Performance

Overall Performance

QPU has 16-way virtual SIMD, implemented by 4-way data parallelism executed 4 cycles in a row
QPU clock runs at 1/4 of the system clock (in the Raspberry Pi this is usually fixed to 250MHz)
The Raspberry Pi VideoCore IV GPU has 12 QPUs
Each QPU has 2 asymmetric ALUs (ADD and MUL)
This results in a theoretical performance of 24GFLOPs: 2 ALUs * 4 way data-parallelism * 250MHz * 12 QPUs
The VC4C compiler supports scalar and vector-types with 2, 4, 8 or 16 elements. Since a QPU is a 16-way virtual SIMD, 16-element vectors yield the best performance.
Combining scalar values to vector values takes up to 3 instructions per element
A branch takes 4 cycles to execute, a conditional branch takes another instruction to set the condition

⇒ Prefer to use the 16-element vector-type

Division and Remainder (signed or unsigned) are not natively supported and are implemented in software (very slow!) taking approximate 120 cycles. These operators are a lot cheaper for short- or char-types.
The VideoCore IV supports a 24-bit multiplication, but no 32-bit multiplication. The full integer multiplication is emulated via several mul24-instructions. Same here, multiplication for short- and character-types are a lot cheaper than 32-bit multiplication.

⇒ Prefer mul24 over full-width integer-multiplication, if possible

⇒ Use the data-types short and char where applicable

Division is not natively supported, but is emulated in software taking 24 cycles.
Special functions (RECIP, RECIP_SQRT, EXP and LOG) are handled via a SFU (special function unit) and take 4 clock cycles. These functions have a very bad accuracy and can be accessed via the native_xxx OpenCL math-functions.

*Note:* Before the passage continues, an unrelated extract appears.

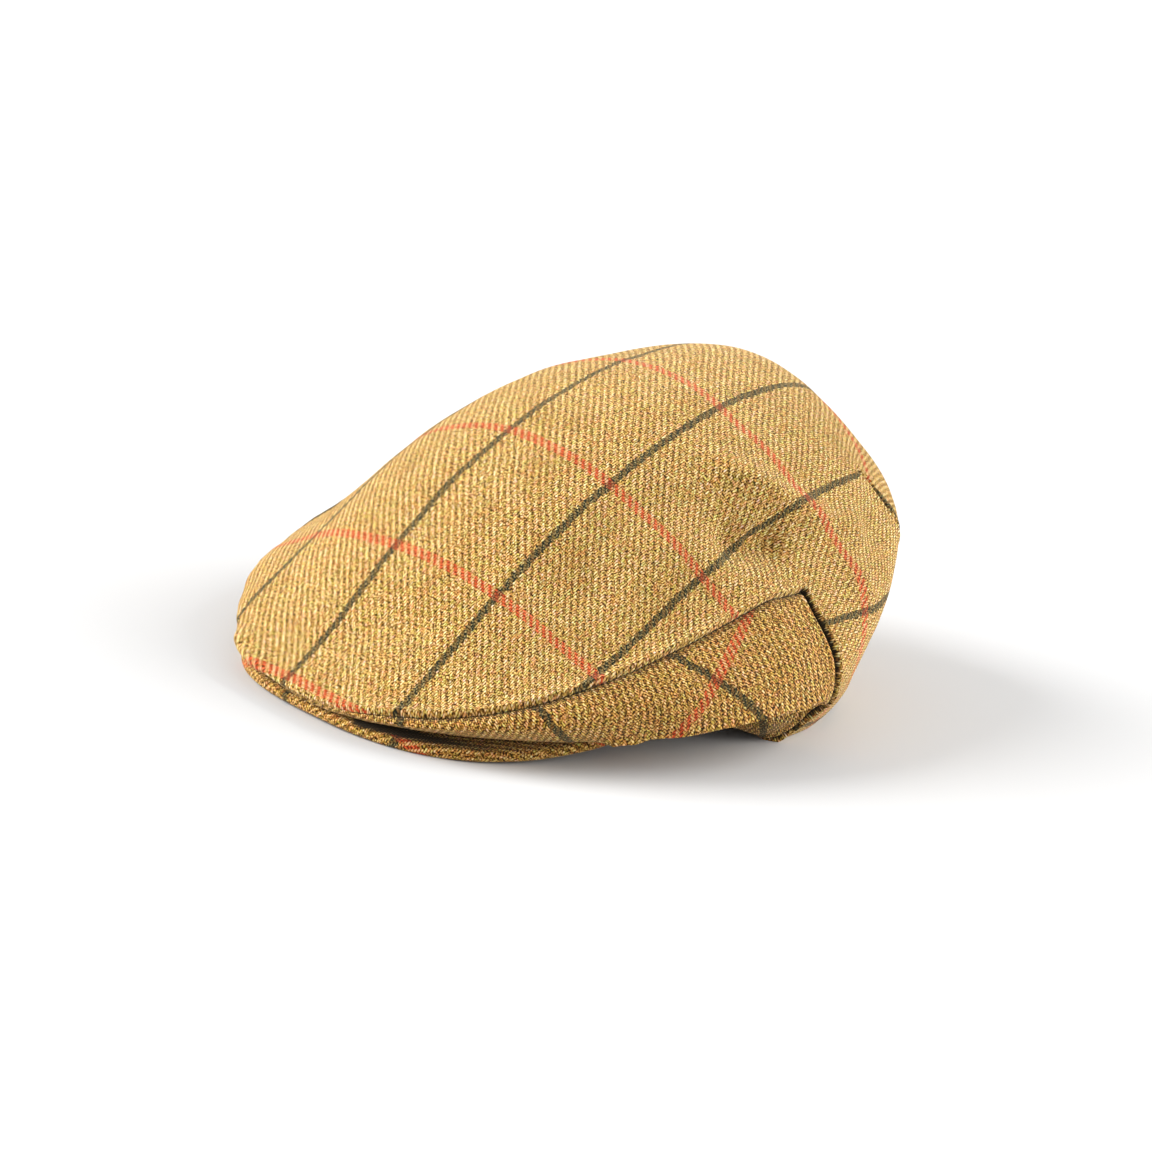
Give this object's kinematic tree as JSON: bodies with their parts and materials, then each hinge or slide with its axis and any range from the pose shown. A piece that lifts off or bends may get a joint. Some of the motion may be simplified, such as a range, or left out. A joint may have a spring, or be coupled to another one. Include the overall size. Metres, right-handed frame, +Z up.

All QPUs share the same VPM (vertex pipeline memory), thus heavy I/O activity greatly dampens performance on parallel tasks.
To prevent race conditions, all read/write access to the VPM is guarded by a hardware-mutex shared between all QPUs
Since memory reads are executed via the TMU which does not require any synchronization, heavy load activity does not block the other QPUs!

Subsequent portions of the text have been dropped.